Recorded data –
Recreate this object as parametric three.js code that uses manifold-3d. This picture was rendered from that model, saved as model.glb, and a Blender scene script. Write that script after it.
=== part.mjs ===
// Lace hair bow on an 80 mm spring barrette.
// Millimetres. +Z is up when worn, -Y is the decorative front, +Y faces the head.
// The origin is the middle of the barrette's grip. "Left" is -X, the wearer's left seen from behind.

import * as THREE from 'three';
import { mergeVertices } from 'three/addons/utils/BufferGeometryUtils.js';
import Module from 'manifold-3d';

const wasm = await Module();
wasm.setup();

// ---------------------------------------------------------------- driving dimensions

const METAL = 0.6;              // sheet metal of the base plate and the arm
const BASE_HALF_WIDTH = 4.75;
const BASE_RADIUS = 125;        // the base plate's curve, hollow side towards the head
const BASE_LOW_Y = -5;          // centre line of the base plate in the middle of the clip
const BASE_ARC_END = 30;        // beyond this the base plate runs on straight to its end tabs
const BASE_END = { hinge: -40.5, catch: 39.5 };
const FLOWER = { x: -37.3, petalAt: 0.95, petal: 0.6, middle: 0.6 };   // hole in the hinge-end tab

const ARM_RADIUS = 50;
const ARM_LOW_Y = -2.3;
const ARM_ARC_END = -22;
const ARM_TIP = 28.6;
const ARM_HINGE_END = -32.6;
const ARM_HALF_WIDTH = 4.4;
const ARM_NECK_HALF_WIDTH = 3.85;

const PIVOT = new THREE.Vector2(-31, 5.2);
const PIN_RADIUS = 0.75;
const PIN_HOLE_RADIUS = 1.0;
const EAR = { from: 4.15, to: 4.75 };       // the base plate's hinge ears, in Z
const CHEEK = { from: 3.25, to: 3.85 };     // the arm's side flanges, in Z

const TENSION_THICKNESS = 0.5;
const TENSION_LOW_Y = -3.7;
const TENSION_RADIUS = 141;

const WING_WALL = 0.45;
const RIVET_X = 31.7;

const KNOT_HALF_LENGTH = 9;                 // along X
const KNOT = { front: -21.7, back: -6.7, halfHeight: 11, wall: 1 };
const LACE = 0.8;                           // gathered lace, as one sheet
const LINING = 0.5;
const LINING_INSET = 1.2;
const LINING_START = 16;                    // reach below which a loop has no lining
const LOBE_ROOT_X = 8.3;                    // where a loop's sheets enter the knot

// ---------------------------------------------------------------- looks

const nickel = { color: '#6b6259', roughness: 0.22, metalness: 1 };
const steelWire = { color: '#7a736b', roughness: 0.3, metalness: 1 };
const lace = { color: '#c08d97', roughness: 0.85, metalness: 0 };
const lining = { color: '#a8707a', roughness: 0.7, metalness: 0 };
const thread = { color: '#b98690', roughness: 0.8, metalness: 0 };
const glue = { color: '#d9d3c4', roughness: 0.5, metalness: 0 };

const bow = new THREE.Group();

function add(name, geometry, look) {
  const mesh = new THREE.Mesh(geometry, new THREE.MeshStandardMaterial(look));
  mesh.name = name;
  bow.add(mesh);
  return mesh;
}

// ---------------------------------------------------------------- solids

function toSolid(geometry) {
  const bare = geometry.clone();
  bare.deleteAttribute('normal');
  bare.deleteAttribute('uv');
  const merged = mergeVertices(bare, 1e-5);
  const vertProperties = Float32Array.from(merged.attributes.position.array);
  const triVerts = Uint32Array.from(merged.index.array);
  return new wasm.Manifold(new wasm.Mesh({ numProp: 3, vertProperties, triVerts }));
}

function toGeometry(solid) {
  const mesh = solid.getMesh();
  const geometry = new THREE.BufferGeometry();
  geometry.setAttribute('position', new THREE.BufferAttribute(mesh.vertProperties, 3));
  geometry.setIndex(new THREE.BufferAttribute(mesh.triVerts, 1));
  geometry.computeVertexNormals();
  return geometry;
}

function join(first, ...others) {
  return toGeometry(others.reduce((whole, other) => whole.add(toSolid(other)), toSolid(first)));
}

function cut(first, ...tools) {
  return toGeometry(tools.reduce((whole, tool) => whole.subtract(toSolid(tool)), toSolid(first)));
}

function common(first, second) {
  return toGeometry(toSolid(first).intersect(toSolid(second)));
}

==

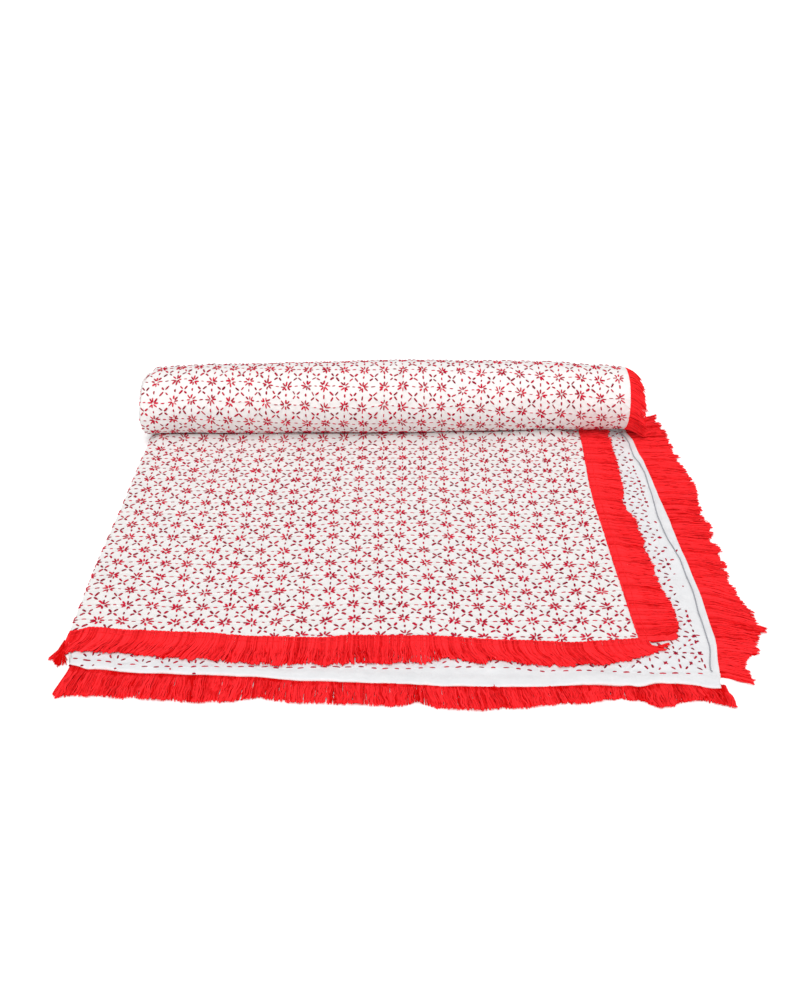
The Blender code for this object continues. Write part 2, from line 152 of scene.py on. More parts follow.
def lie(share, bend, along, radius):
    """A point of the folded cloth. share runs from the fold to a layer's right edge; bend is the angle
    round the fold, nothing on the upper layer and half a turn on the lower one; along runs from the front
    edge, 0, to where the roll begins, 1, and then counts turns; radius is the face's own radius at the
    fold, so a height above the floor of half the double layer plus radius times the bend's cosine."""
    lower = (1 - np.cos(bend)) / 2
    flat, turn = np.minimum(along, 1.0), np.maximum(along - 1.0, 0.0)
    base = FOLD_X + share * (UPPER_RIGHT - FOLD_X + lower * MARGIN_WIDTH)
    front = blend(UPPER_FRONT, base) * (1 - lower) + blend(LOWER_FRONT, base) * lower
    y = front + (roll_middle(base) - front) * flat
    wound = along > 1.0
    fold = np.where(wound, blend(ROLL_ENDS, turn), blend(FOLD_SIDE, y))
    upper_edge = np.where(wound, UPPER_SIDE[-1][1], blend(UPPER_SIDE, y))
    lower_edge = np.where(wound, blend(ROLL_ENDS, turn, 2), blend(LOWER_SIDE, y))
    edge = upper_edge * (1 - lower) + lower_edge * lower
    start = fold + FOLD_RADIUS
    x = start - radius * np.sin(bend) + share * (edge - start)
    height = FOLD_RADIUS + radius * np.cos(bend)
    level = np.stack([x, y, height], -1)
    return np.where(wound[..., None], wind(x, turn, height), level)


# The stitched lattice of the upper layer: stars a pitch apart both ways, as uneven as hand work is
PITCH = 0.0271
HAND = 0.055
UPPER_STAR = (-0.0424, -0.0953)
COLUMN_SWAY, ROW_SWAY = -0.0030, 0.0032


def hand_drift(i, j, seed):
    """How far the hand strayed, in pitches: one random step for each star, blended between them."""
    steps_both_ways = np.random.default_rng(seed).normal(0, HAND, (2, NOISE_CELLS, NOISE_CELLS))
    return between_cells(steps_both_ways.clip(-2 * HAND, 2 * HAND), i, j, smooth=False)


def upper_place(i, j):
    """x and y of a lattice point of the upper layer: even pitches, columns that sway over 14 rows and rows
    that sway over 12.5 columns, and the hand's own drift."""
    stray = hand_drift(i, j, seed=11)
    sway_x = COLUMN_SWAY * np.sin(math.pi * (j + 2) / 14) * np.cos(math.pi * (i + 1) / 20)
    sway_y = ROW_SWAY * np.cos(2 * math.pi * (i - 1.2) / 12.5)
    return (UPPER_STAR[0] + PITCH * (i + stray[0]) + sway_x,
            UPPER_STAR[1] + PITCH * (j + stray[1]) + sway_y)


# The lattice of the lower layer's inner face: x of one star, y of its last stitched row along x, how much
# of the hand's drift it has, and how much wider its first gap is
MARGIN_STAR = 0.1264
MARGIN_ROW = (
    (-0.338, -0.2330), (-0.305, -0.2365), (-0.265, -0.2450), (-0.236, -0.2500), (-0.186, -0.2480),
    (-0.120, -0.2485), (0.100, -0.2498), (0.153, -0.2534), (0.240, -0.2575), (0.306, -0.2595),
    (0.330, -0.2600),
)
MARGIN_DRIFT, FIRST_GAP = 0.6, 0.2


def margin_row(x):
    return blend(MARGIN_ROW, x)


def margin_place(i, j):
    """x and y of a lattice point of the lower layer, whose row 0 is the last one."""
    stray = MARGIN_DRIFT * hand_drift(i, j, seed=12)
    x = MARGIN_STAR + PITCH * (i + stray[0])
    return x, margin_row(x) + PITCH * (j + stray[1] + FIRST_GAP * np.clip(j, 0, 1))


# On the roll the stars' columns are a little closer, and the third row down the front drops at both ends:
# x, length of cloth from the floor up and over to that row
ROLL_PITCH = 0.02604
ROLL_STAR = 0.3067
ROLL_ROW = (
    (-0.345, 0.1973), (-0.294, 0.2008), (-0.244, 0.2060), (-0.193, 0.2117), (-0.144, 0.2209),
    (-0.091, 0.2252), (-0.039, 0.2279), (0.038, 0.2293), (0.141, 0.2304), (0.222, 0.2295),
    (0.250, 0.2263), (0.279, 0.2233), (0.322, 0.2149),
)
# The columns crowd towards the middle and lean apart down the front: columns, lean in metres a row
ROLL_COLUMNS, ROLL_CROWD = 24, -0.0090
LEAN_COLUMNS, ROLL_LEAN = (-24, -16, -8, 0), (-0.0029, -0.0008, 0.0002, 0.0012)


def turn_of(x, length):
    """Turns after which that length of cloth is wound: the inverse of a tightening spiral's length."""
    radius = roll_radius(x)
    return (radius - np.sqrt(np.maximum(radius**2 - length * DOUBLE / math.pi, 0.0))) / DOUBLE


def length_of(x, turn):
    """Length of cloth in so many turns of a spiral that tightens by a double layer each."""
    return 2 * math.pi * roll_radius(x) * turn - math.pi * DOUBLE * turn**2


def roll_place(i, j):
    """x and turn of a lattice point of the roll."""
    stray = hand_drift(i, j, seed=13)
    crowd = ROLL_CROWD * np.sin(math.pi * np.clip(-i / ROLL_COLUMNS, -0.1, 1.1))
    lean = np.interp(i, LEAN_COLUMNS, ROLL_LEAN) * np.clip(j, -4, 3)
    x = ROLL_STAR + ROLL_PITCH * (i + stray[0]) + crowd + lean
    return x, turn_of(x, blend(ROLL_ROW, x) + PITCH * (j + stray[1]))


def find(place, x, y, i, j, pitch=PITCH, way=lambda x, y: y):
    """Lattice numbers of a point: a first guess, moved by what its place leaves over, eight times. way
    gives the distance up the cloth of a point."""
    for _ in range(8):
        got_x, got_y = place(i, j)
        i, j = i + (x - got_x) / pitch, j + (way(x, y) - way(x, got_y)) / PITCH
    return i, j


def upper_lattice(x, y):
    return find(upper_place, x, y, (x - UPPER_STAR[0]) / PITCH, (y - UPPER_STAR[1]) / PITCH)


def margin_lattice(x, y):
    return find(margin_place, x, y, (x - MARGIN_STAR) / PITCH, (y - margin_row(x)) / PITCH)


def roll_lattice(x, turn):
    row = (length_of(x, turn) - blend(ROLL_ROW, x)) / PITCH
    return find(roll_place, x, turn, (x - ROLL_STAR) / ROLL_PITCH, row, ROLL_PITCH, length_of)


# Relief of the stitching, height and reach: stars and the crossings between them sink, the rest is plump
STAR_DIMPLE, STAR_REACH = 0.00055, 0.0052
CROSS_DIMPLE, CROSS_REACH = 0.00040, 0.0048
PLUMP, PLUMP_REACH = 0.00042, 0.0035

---

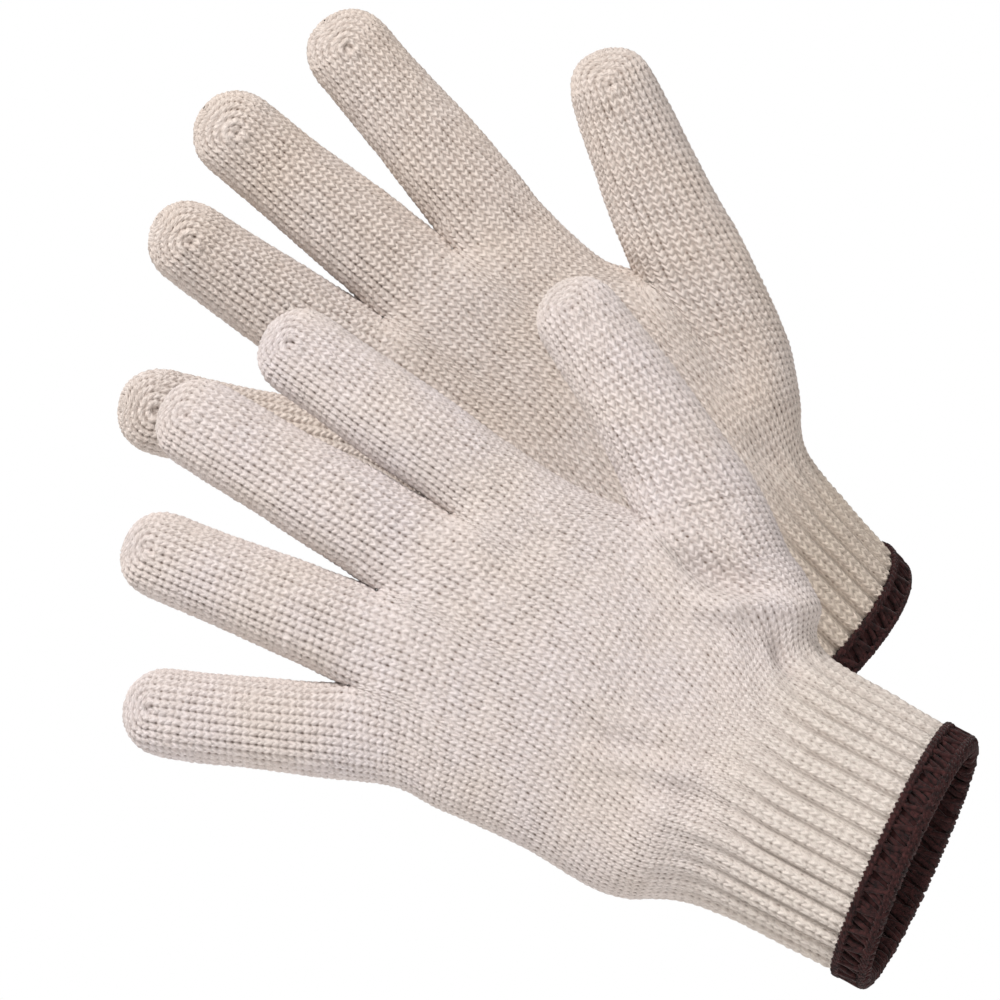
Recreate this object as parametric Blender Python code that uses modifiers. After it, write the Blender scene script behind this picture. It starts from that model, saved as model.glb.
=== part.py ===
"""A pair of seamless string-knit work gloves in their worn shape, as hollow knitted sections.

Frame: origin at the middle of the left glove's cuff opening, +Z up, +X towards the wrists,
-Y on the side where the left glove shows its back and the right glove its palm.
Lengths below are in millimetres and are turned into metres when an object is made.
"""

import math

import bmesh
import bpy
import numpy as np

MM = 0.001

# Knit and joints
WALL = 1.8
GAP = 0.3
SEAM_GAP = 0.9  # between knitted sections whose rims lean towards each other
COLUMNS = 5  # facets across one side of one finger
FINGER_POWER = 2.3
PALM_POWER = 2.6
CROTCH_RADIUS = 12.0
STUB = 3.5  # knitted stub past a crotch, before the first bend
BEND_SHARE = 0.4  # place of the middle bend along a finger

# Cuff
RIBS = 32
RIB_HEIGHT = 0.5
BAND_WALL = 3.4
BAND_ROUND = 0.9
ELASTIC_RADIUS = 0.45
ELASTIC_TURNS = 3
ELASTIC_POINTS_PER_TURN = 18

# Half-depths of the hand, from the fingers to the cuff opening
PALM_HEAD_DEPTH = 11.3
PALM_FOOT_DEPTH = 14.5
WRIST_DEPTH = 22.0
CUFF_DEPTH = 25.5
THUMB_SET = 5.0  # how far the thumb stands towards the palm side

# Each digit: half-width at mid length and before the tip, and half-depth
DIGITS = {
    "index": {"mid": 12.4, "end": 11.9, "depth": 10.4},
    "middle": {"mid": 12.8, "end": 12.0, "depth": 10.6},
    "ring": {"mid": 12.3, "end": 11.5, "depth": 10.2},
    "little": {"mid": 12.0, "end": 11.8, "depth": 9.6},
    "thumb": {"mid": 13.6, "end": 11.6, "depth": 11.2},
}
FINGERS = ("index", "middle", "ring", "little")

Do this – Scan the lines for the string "picture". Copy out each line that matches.

Result below –
Recreate this object as parametric three.js code that uses manifold-3d. This picture was rendered from that model, saved as model.glb, and a Blender scene script. Write that script after it.
Recreate this object as parametric Blender Python code that uses modifiers. After it, write the Blender scene script behind this picture. It starts from that model, saved as model.glb.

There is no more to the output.